Comment ce peuple peut-il tout à la fois se constituer et se rendre visible et audible ? L’auteure souhaite qu’il renoue avec la tradition de la fête du peuple, de la fête des peuples que fut d’abord celle des Rameaux, et qu’il utilise les medias contemporains, Internet au premier chef (dont on sait le rôle dans les grands mouvements actuels), qui démultiplieraient et mondialiseraient son audience. Le rassemblement sur les places serait en même temps un témoignage et une prise de conscience pour le peuple des Évangiles comme pour les autres. Il émanerait de « pionniers » venus de l’intérieur et de l’extérieur du catholicisme institutionnel, ceux qui en sont exclus comme ceux qui l’ont quittée silencieusement, tout comme les plus soucieux de la transmission du message qui, paradoxalement à cause de ce souci, demeurent à l’intérieur, parmi eux des prêtres et des évêques, et font tourner les communautés paroissiales et diocésaines avec une constance, un désintéressement, une foi héroïque que Marie-Paule Défossez salue hautement. Elle veut les nommer les Nouveaux Samaritains et leur assigne deux objectifs : entonner le plus fort et le plus intelligemment possible la chanson du message évangélique pour le monde et s’adresser directement aux responsables religieux.

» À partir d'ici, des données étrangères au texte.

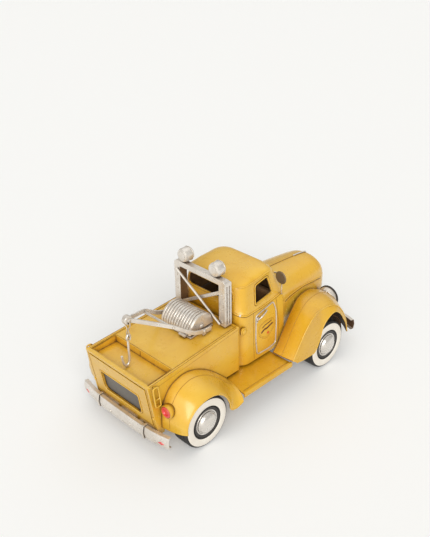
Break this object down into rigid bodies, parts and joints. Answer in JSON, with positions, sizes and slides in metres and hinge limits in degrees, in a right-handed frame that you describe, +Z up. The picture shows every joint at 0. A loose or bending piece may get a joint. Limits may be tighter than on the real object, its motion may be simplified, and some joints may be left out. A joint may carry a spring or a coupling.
{
  "type": "toy tow truck",
  "caption": "Pickup-style toy recovery truck with rolling wheels, rear mast and boom, swinging hook and drop tailgate.",
  "frame": {"origin": "middle of the footprint's bounding box, at ground level", "axes": "+Y towards the rear bumper, -Y towards the nose, +X to the truck's left side, +Z up"},
  "size_m": [0.1594, 0.3102, 0.1605],
  "materials": {
    "yellow_paint": "warm yellow enamel with brown antiquing wash",
    "silver_paint": "aged silver paint, brushed",
    "hubcap_silver": "bright silver paint",
    "black_rubber": "matte, with a white band",
    "dark_underbody": "dark brown, matte",
    "axle_steel": "plain",
    "grey_panel": "dark grey, matte",
    "red_lens": "red, glossy",
    "lamp_lens": "milky, glossy",
    "brown_seat": "dark brown, satin"
  },
  "bodies": {
    "truck": {"chassis_frame": "dark_underbody", "rear_axle": "axle_steel", "front_axle": "axle_steel", "rear_fender_right": "yellow_paint", "rear_fender_left": "yellow_paint", "front_fender_right": "yellow_paint", "front_fender_left": "yellow_paint", "cab_shell": "yellow_paint", "cab_floor": "dark_underbody", "bench_seat": "brown_seat", "steering_wheel": "dark_underbody", "hood": "yellow_paint", "grille": "silver_paint", "bed_body": "yellow_paint", "bed_deck": "yellow_paint", "tie_loop_right": "yellow_paint", "tie_loop_left": "yellow_paint", "running_board_right": "yellow_paint", "running_board_left": "yellow_paint", "mast_frame": "silver_paint", "mast_brace_rod": "silver_paint", "mast_brace_strip": "silver_paint", "work_lamp_right": "silver_paint", "work_lamp_left": "silver_paint", "winch_base": "silver_paint", "winch_drum": "silver_paint", "boom_frame": "silver_paint", "rear_bumper": "silver_paint", "front_bumper": "silver_paint", "bumper_guard_right": "silver_paint", "bumper_guard_left": "silver_paint", "headlight_right": "silver_paint", "headlight_left": "silver_paint", "headlight_lens_right": "lamp_lens", "headlight_lens_left": "lamp_lens", "tail_lamp_right": "yellow_paint", "tail_lamp_left": "yellow_paint", "tail_lens_right": "red_lens", "tail_lens_left": "red_lens", "side_mirror_right": "silver_paint"},
    "wheel_front_right": {"tyre_front_right": "black_rubber", "wheel_front_right": "hubcap_silver", "hubcap_front_right": "hubcap_silver"},
    "wheel_front_left": {"tyre_front_left": "black_rubber", "wheel_front_left": "hubcap_silver", "hubcap_front_left": "hubcap_silver"},
    "wheel_rear_right": {"tyre_rear_right": "black_rubber", "wheel_rear_right": "hubcap_silver", "hubcap_rear_right": "hubcap_silver"},
    "wheel_rear_left": {"tyre_rear_left": "black_rubber", "wheel_rear_left": "hubcap_silver", "hubcap_rear_left": "hubcap_silver"},
    "tailgate": {"tailgate": "yellow_paint", "tailgate_panel": "grey_panel"},
    "wire": {"hoist_wire": "silver_paint"},
    "hook": {"tow_hook": "silver_paint"}
  },
  "joints": [
    {"name": "spin_front_right", "type": "hinge", "parent": "truck", "child": "wheel_front_right", "pos_m": [-0.07504, -0.08344, 0.028], "axis": [1, 0, 0], "continuous": true},
    {"name": "spin_front_left", "type": "hinge", "parent": "truck", "child": "wheel_front_left", "pos_m": [0.07504, -0.08344, 0.028], "axis": [1, 0, 0], "continuous": true},
    {"name": "spin_rear_right", "type": "hinge", "parent": "truck", "child": "wheel_rear_right", "pos_m": [-0.07504, 0.10472, 0.028], "axis": [1, 0, 0], "continuous": true},
    {"name": "spin_rear_left", "type": "hinge", "parent": "truck", "child": "wheel_rear_left", "pos_m": [0.07504, 0.10472, 0.028], "axis": [1, 0, 0], "continuous": true},
    {"name": "tailgate_drop", "type": "hinge", "parent": "truck", "child": "tailgate", "pos_m": [0, 0.14602, 0.03125], "axis": [-1, 0, 0], "range_deg": [0, 60]},
    {"name": "wire_swing", "type": "hinge", "parent": "truck", "child": "wire", "pos_m": [0, 0.13586, 0.12575], "axis": [1, 0, 0], "range_deg": [-10, 2]},
    {"name": "hook_swing", "type": "hinge", "parent": "wire", "child": "hook", "pos_m": [0, 0.13586, 0.10811], "axis": [1, 0, 0], "range_deg": [-8, 2]}
  ]
}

De rassemblement en rassemblement, de proche en proche, ce peuple s’élargirait et se grossirait d’hommes et de femmes de bonne volonté, venus de tous les horizons spirituels.

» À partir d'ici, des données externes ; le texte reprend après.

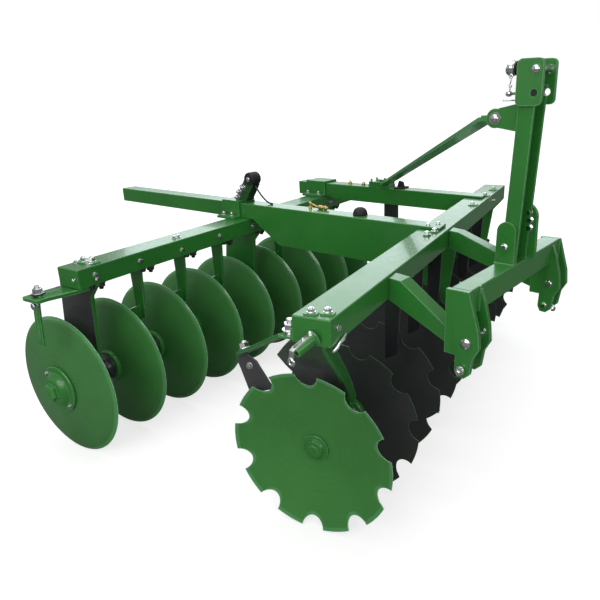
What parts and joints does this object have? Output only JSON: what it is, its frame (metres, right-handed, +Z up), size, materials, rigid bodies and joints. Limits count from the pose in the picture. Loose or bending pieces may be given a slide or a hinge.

Mais il faudrait se présenter autant de fois que nécessaire, de plus en plus nombreux, en se souvenant du passage de la Bible où les encerclements successifs de Jéricho ont raison de la citadelle qui finit par s’ouvrir.
Des questions demeurent en suspens auxquelles sans doute l’auteure répondra au cours des débats que son ouvrage va susciter : entre ces moments forts comment maintenir justement ce peuple rassemblé ? Quelle/s action/s entre ces rassemblements ?
Annie Crépin
Marie-Paule Défossez, Le Printemps des peuples, Éditions du Valhermeil, 2014, 181 p.,15 Euros.